Write out all the lines again, precisely as they stand, but without the images.
-- START OF Provided records --
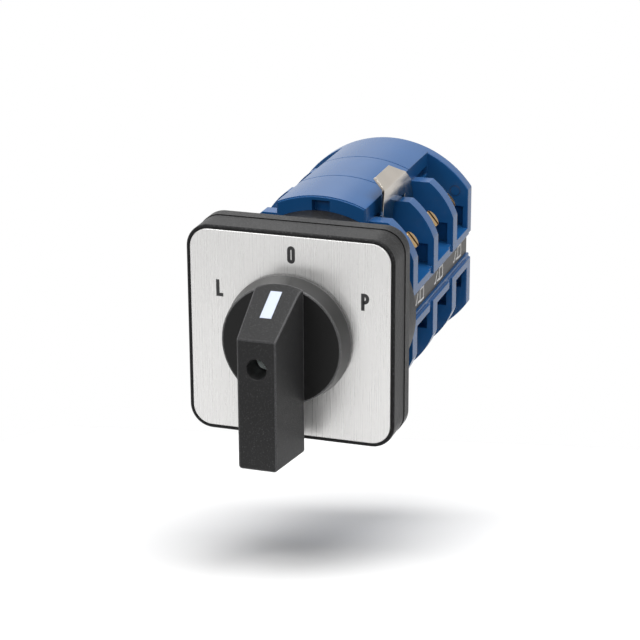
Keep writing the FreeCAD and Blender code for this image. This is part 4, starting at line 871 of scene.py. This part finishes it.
skirt_path += [(SKIRT_MIDDLE, SKIRT_BACK)]
skirt_rings = [square_ring(radius, radius, y) for radius, y in skirt_path]
handle_black = moulded_plastic(
    "handle_black", HANDLE_SHADE, gloss=0.45, cloud=0.5, height=0.4, shine=0.12, speckle=1.5,
    edge=GRIP_EDGE_PAINTED_HIGHLIGHT)
skirt_black_with_painted_shade = moulded_plastic(
    "skirt_black_with_painted_shade", SKIRT_TONE_WITH_PAINTED_SHADE, gloss=SKIRT_GLOSS, cloud=0.2, height=0.25, shine=0.22,
    edge=SKIRT_EDGE_PAINTED_HIGHLIGHT)
# The painted edge highlights keep away from the screw's hole, whose rim is dark.
handle_tree = handle_black.node_tree
link(handle_tree, beyond_radius(handle_tree, HEAD_HOLE + DARK_RIM),
     handle_tree.nodes["skin"].inputs["Edge Highlight Share"])
# The skirt's outer band is polished by the mould like a thin coat, and its face is dull.
skirt_tree = skirt_black_with_painted_shade.node_tree
skirt_surface = skirt_tree.nodes["Principled BSDF"]
skirt_surface.inputs["Coat Roughness"].default_value = SKIRT_GLOSS
band_coat = node_of(skirt_tree, "ShaderNodeMath", operation="MULTIPLY")
band_coat.inputs[1].default_value = BAND_COAT
link(skirt_tree, beyond_radius(skirt_tree, SKIRT_FRONT - BAND_MARGIN), band_coat.inputs[0])
link(skirt_tree, band_coat.outputs[0], skirt_surface.inputs["Coat Weight"])
grip_mesh = ringed_mesh("handle_moulding", grip_rings)
skirt_mesh = ringed_mesh("skirt_moulding", skirt_rings)
dressed("handle_grip", grip_mesh, "rotor", handle_black, ["handle"],
        sharp=HANDLE_HARD_EDGE)
dressed("handle_skirt", skirt_mesh, "rotor", skirt_black_with_painted_shade, sharp=HANDLE_HARD_EDGE)


# Marker and screw: a pale plastic bar pressed into the grip's slope, and a plated steel screw.
MARKER_SHADE = (0.50, 0.55, 0.68, 1.0)
MARKER_EDGE = 0.05
# The screw's plating is paler than the clamps'. Its greenish tint is its own, and the extra paleness is
# painted light that brightens it deep in its dim hole.
SCREW_TONE_WITH_PAINTED_LIGHT = (0.80, 0.88, 0.86, 1.0)
SCREW_LINES = (900.0, 900.0, 900.0)
SCREW_EDGE = 0.1
marker_white = moulded_plastic("marker_white", MARKER_SHADE, gloss=0.35, cloud=0.05, height=0.05)
eased_copy("marker_bar", "handle_marker", MARKER_EDGE, marker_white)
screw_zinc_with_painted_light = brushed_metal(
    "screw_zinc_with_painted_light", SCREW_TONE_WITH_PAINTED_LIGHT, SCREW_LINES, gloss=0.30, change=0.6, height=0.5, metallic=0.3)
eased_copy("handle_screw_turned", "handle_screw", SCREW_EDGE, screw_zinc_with_painted_light)
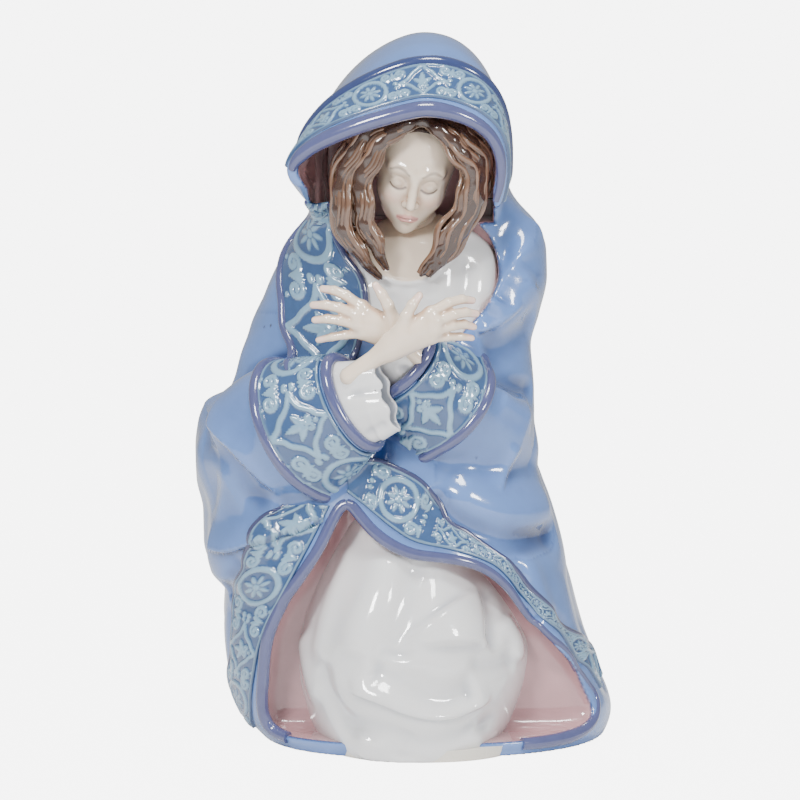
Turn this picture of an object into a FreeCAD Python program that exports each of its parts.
"""Kneeling Madonna figurine in glazed porcelain.

Slip-cast hollow pieces and sprigged relief strips, luted together before one firing. The figure kneels,
wrapped in a hooded mantle with wide sleeves, and her arms are crossed on her breast. She faces -Y, +X is
her left side, +Z is up, and the origin is the centre of the foot, on the shelf that she stands on.

Places are drawn on a plan figure PLAN_WIDTH by PLAN_DEPTH by PLAN_HEIGHT and scaled to the real size.
Walls, reliefs, clearances and bores are sizes of their own and aren't scaled.
"""
import FreeCAD
import Part

import math
import os

from FreeCAD import Vector

# ---- driving dimensions, in millimetres ----
FIGURE_HEIGHT = 240.0
FIGURE_WIDTH = 143.0
FIGURE_DEPTH = 124.0
WALL = 4.0                 # cast wall of the large hollow pieces
SMALL_WALL = 2.6           # cast wall of the head, sleeves and undersleeves
RELIEF = 1.2               # height of the applied border strips
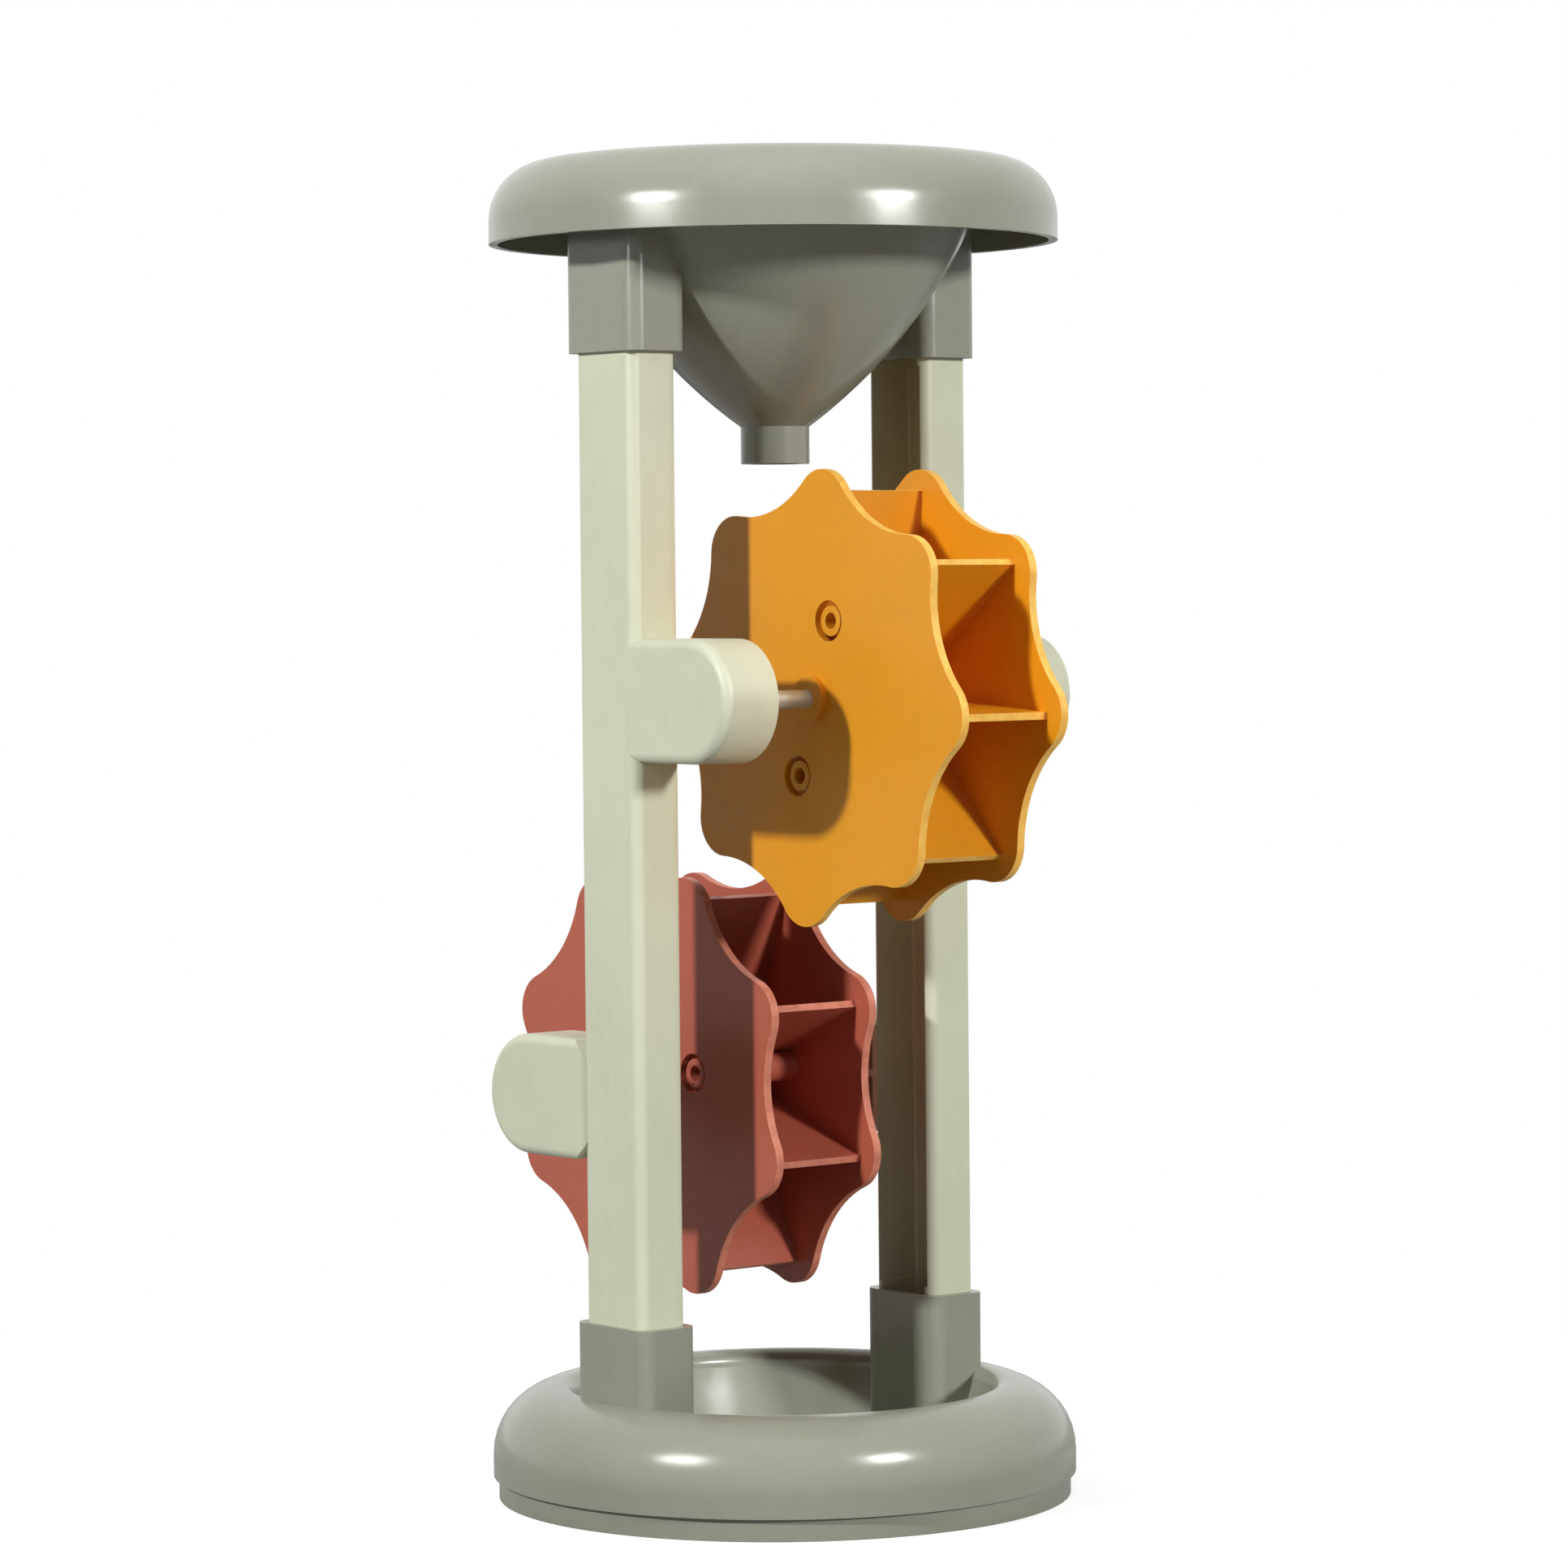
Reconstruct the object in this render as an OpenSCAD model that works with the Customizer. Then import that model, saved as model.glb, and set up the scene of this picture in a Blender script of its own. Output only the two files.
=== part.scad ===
// Sand and water mill: a funnel on two posts, two paddle wheels on steel axles, and a dish base.
// All sizes are in millimetres. X runs along the axles, Z is up, and the origin is on the
// ground under the middle of the base. The upper wheel stands out toward -Y, the lower toward +Y.

/* [Overall] */
// Height from the ground to the top of the funnel
total_h = 298; // [296:1:330]
// Distance of each post's centre from the middle, along X
post_x = 41.6; // [40.5:0.1:43]

/* [Base dish] */
// Outer diameter of the base
base_d = 130.8; // [129:0.2:150]
// Height of the rolled rim
base_h = 25; // [23:0.5:30]
// Radius of the rim's outer curve
base_roll_r = 15.2; // [12:0.2:16]
// Radius of the rim's inner edge
base_edge_r = 3.6; // [2:0.2:5]
// Wall thickness of the base
base_wall = 2; // [1.6:0.1:2.6]
// Radius of the flat floor inside the dish
dish_floor_r = 41; // [36:0.5:42]
// Height of the floor's top above the ground
dish_floor_z = 6.5; // [5.5:0.5:9]
// Height of the foot lip under the rim
lip_h = 5; // [3:0.5:6]
// How far the foot lip stands in from the rim
lip_step = 1.2; // [0.8:0.1:2]

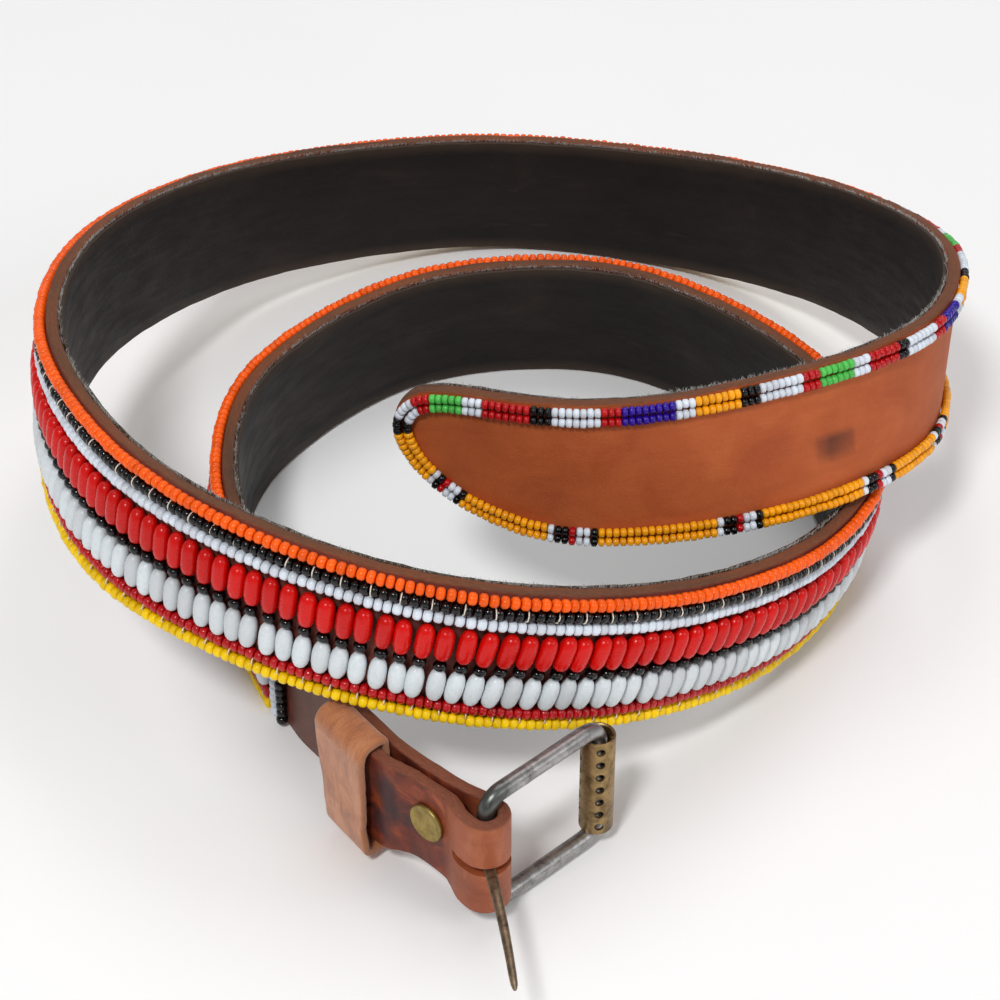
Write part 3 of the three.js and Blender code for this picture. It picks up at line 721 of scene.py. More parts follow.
-- END OF Provided records --
#### [Task answer]
Keep writing the FreeCAD and Blender code for this image. This is part 4, starting at line 871 of scene.py. This part finishes it.
skirt_path += [(SKIRT_MIDDLE, SKIRT_BACK)]
skirt_rings = [square_ring(radius, radius, y) for radius, y in skirt_path]
handle_black = moulded_plastic(
    "handle_black", HANDLE_SHADE, gloss=0.45, cloud=0.5, height=0.4, shine=0.12, speckle=1.5,
    edge=GRIP_EDGE_PAINTED_HIGHLIGHT)
skirt_black_with_painted_shade = moulded_plastic(
    "skirt_black_with_painted_shade", SKIRT_TONE_WITH_PAINTED_SHADE, gloss=SKIRT_GLOSS, cloud=0.2, height=0.25, shine=0.22,
    edge=SKIRT_EDGE_PAINTED_HIGHLIGHT)
# The painted edge highlights keep away from the screw's hole, whose rim is dark.
handle_tree = handle_black.node_tree
link(handle_tree, beyond_radius(handle_tree, HEAD_HOLE + DARK_RIM),
     handle_tree.nodes["skin"].inputs["Edge Highlight Share"])
# The skirt's outer band is polished by the mould like a thin coat, and its face is dull.
skirt_tree = skirt_black_with_painted_shade.node_tree
skirt_surface = skirt_tree.nodes["Principled BSDF"]
skirt_surface.inputs["Coat Roughness"].default_value = SKIRT_GLOSS
band_coat = node_of(skirt_tree, "ShaderNodeMath", operation="MULTIPLY")
band_coat.inputs[1].default_value = BAND_COAT
link(skirt_tree, beyond_radius(skirt_tree, SKIRT_FRONT - BAND_MARGIN), band_coat.inputs[0])
link(skirt_tree, band_coat.outputs[0], skirt_surface.inputs["Coat Weight"])
grip_mesh = ringed_mesh("handle_moulding", grip_rings)
skirt_mesh = ringed_mesh("skirt_moulding", skirt_rings)
dressed("handle_grip", grip_mesh, "rotor", handle_black, ["handle"],
        sharp=HANDLE_HARD_EDGE)
dressed("handle_skirt", skirt_mesh, "rotor", skirt_black_with_painted_shade, sharp=HANDLE_HARD_EDGE)


# Marker and screw: a pale plastic bar pressed into the grip's slope, and a plated steel screw.
MARKER_SHADE = (0.50, 0.55, 0.68, 1.0)
MARKER_EDGE = 0.05
# The screw's plating is paler than the clamps'. Its greenish tint is its own, and the extra paleness is
# painted light that brightens it deep in its dim hole.
SCREW_TONE_WITH_PAINTED_LIGHT = (0.80, 0.88, 0.86, 1.0)
SCREW_LINES = (900.0, 900.0, 900.0)
SCREW_EDGE = 0.1
marker_white = moulded_plastic("marker_white", MARKER_SHADE, gloss=0.35, cloud=0.05, height=0.05)
eased_copy("marker_bar", "handle_marker", MARKER_EDGE, marker_white)
screw_zinc_with_painted_light = brushed_metal(
    "screw_zinc_with_painted_light", SCREW_TONE_WITH_PAINTED_LIGHT, SCREW_LINES, gloss=0.30, change=0.6, height=0.5, metallic=0.3)
eased_copy("handle_screw_turned", "handle_screw", SCREW_EDGE, screw_zinc_with_painted_light)
Turn this picture of an object into a FreeCAD Python program that exports each of its parts.
"""Kneeling Madonna figurine in glazed porcelain.

Slip-cast hollow pieces and sprigged relief strips, luted together before one firing. The figure kneels,
wrapped in a hooded mantle with wide sleeves, and her arms are crossed on her breast. She faces -Y, +X is
her left side, +Z is up, and the origin is the centre of the foot, on the shelf that she stands on.

Places are drawn on a plan figure PLAN_WIDTH by PLAN_DEPTH by PLAN_HEIGHT and scaled to the real size.
Walls, reliefs, clearances and bores are sizes of their own and aren't scaled.
"""
import FreeCAD
import Part

import math
import os

from FreeCAD import Vector

# ---- driving dimensions, in millimetres ----
FIGURE_HEIGHT = 240.0
FIGURE_WIDTH = 143.0
FIGURE_DEPTH = 124.0
WALL = 4.0                 # cast wall of the large hollow pieces
SMALL_WALL = 2.6           # cast wall of the head, sleeves and undersleeves
RELIEF = 1.2               # height of the applied border strips
Reconstruct the object in this render as an OpenSCAD model that works with the Customizer. Then import that model, saved as model.glb, and set up the scene of this picture in a Blender script of its own. Output only the two files.
=== part.scad ===
// Sand and water mill: a funnel on two posts, two paddle wheels on steel axles, and a dish base.
// All sizes are in millimetres. X runs along the axles, Z is up, and the origin is on the
// ground under the middle of the base. The upper wheel stands out toward -Y, the lower toward +Y.

/* [Overall] */
// Height from the ground to the top of the funnel
total_h = 298; // [296:1:330]
// Distance of each post's centre from the middle, along X
post_x = 41.6; // [40.5:0.1:43]

/* [Base dish] */
// Outer diameter of the base
base_d = 130.8; // [129:0.2:150]
// Height of the rolled rim
base_h = 25; // [23:0.5:30]
// Radius of the rim's outer curve
base_roll_r = 15.2; // [12:0.2:16]
// Radius of the rim's inner edge
base_edge_r = 3.6; // [2:0.2:5]
// Wall thickness of the base
base_wall = 2; // [1.6:0.1:2.6]
// Radius of the flat floor inside the dish
dish_floor_r = 41; // [36:0.5:42]
// Height of the floor's top above the ground
dish_floor_z = 6.5; // [5.5:0.5:9]
// Height of the foot lip under the rim
lip_h = 5; // [3:0.5:6]
// How far the foot lip stands in from the rim
lip_step = 1.2; // [0.8:0.1:2]

Write part 3 of the three.js and Blender code for this picture. It picks up at line 721 of scene.py. More parts follow.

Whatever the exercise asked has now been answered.